Per Game Stats:
82 games played, 28.7 minutes, 13.9 points on .479 shooting, 6.8 rebounds, 1.1 assists, 1.8 turnovers, .5 steals and 1.4 blocks.
After Joakim Noah, the brightest part of the Chicago Bulls’ season was the breakout offensively by Taj Gibson. Any questions as to whether Gibson could score enough points to justify his contract were laid to rest.
Gibson vastly improved his low-post game. In the 2012-13 season, per Synergy (account required), Gibson recorded 37 field goals on post-up plays. This year he had 110.
He also showed a massive improvement in his jump shot, elevating his average points per play form .61 points per play to .95, slightly better than Serge Ibaka’s .92.
And Ibaka-lite isn’t a bad comparison here. Gibson’s per-36 numbers aren’t that far off (16.4 points, 8.5 rebounds to 16.6 points and 9.6 rebounds) from the Oklahoma City Thunder’s star. That’s not to say Gibson is Ibaka’s equal, but he’s in the same league. Both are now capable third-scoring options and elite defenders.
Only, Gibson is doing it for $4 million a year less. Point being: He’s assuredly validated the contract he signed and established that he can start.
He also averaged 18.2 points on .561 shooting in the playoffs and had the best PER on the Bulls with 26.5. That makes him the only player in Chicago’s history other than Jordan to record a playoff PER over 25 (minimum 100 minutes). Yes, it’s super, super small sample size, but the idea of a starting power forward next year who actually elevates his game in the postseason is absolute honey compared to the last four years.
Gibson’s numbers were better as a starter too. He averaged 19.3 points and 9.8 boards in eight starts. He’s probably not going to give you a 20/10 season, but 16/8 is feasible. At $8.5 million a year, that’s high-value contract, especially when you factor in his All-Defensive caliber play on the opposite end of the court.
There were occasional disappearing acts by Gibson. To the naked eye, it looked like Gibson played through some unannounced injuries which impacted his play.
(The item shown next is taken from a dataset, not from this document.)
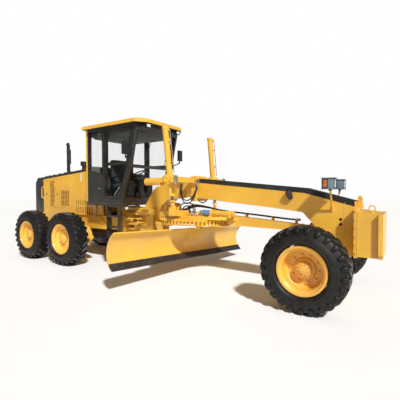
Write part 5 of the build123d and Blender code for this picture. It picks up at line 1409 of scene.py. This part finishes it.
# ---- rear frame, tandem cases and hitch ----
# Side rails with a brace under the hood's front corner, bolted covers on the tandem cases, pin caps
# on the hitch, a towing eye at the tail, and a small lamp under each front corner of the cab.
TANDEM_X, TANDEM_Y, WHEEL_Z = (-3.48, -1.96), 0.65, 0.643
BRACE = [(-1.78, 1.165), (-1.6, 1.165), (-1.44, 1.00), (-1.52, 0.965), (-1.78, 1.1)]
CASE_END = [(0, 0.045), (0, 0.062), (0.016, 0.062), (0.016, 0.036), (0.03, 0.03), (0.03, 0.0)]
frame_parts, lamps, lamp_lenses = bmesh.new(), bmesh.new(), bmesh.new()
for side, sign in SIDES:
    out = Vector((0, sign, 0))
    wedge(frame_parts, BRACE, "y", *sorted((sign * 0.4, sign * 0.475)))
    block(frame_parts, (-1.8, sign * 0.4, 1.15), (-1.5, sign * 0.475, 1.166), 0.003)
    for x in (-4.1, -3.7, -3.3, -2.2, -1.95):
        for z in (1.06, 0.92):
            bolt(frame_parts, (x, sign * 0.45, z), out, 0.03, 0.018, x)
    for x in TANDEM_X:
        hub = Vector((x, sign * TANDEM_Y, WHEEL_Z))
        bolt_ring(frame_parts, hub, (0.235, 0, 0), "Y", 10, -out, 0.024, 0.014, 0.2, 1)
        turned(frame_parts, [(0, 0.21), (0.012, 0.21), (0.018, 0.19), (0.018, 0.0)], hub, -out, 40)
    for i in range(9):
        bolt(frame_parts, (-3.3 + 0.145 * i, sign * 0.84, 0.865), out, 0.02, 0.012, i)
    turned(frame_parts, CASE_END, (-1.605, sign * 0.745, WHEEL_Z), X, 28)
    for z, way in ((1.165, Z), (1.02, -Z)):
        pin = [(0, 0.032), (0.006, 0.032), (0.006, 0.02), (0.012, 0.0)]
        turned(frame_parts, pin, (-0.9, sign * 0.25, z), way, 20)
    spot, look = Vector((-0.44, sign * 0.64, 1.4)), Vector((0.75, sign * 0.55, -0.35)).normalized()
    bowl = [(-0.05, 0.0), (-0.05, 0.02), (-0.03, 0.036), (0.0, 0.046), (0.01, 0.046), (0.01, 0.036)]
    turned(lamps, bowl, spot, look, 28)
    bar(lamps, spot - look * 0.03, (-0.5, sign * 0.62, 1.458), 0.01, 12)
    turned(lamp_lenses, [(0.004, 0.038), (0.008, 0.036), (0.012, 0.02), (0.013, 0.0)], spot, look, 28)
for z, way in ((1.385, Z), (0.82, -Z)):
    turned(frame_parts, [(0, 0.09), (0.01, 0.09), (0.016, 0.08), (0.016, 0.056)], (-0.64, 0, z), way, 40)
block(frame_parts, (-4.4, -0.1, 0.86), (-4.33, 0.1, 1.1), 0.01)
turned(frame_parts, hoop(0.05, 0.018), (-4.43, 0, 0.97), Z, 32)
painted("frame_fittings", frame_parts, machine_yellow)
painted("corner_lamps", lamps, satin_black)
painted("corner_lamp_lenses", lamp_lenses, clear_lens)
But, that combined with his struggles when double-teamed, suggest he can’t be more than a third option unless his game takes another bump. His offensive game elevated to above average, but not elite. The enthusiasm for his boost should be tempered with the understanding that it’s probably close to peaked at that.
The area he can still improve is in turnovers. Seventy of his 150 turnovers were ball-handling turnovers, per 82games.com. Another 35 were offensive fouls. Most of those 105 combined turnovers probably came from two things: traveling and falling for the same trick.
There were countless times where he got whistled for moving his pivot foot when going into his spin. That can be worked on, as it’s just a skill thing. The other is he fell for the “pull the chair out” trick numerous times when backing his defender down.
The only other negative on Gibson was his defensive rebounding isn’t on par with Carlos Boozer’s. To a degree, it’s because they have different jobs on defense. Boozer is supposed to stand and wait for missed shots because he’s useless doing anything else, while Gibson is frequently stepping out and trying to guard wings at the perimeter.
Still the difference is pretty dramatic. Boozer’s 8.3 defensive boards per 36 minutes dwarves Gibson’s 5.5. Gibson will have to improve on that if he’s the starting power forward next season.
Gibson will be the Bulls’ starting power forward next year unless they trade for Kevin Love or sign Pau Gasol in free agency. If he’s a starter he’s a borderline All-Star (his numbers already compare with David West and aren’t far off Paul Millsap).
At $8.5 million a year that’s a high-value contract and in today’s NBA, you don’t just need stars, you need high-value players who can out-perform their contracts. Gibson looks like he’ll be doing that, whether as a starter, or as a perennial Sixth Man of the Year candidate.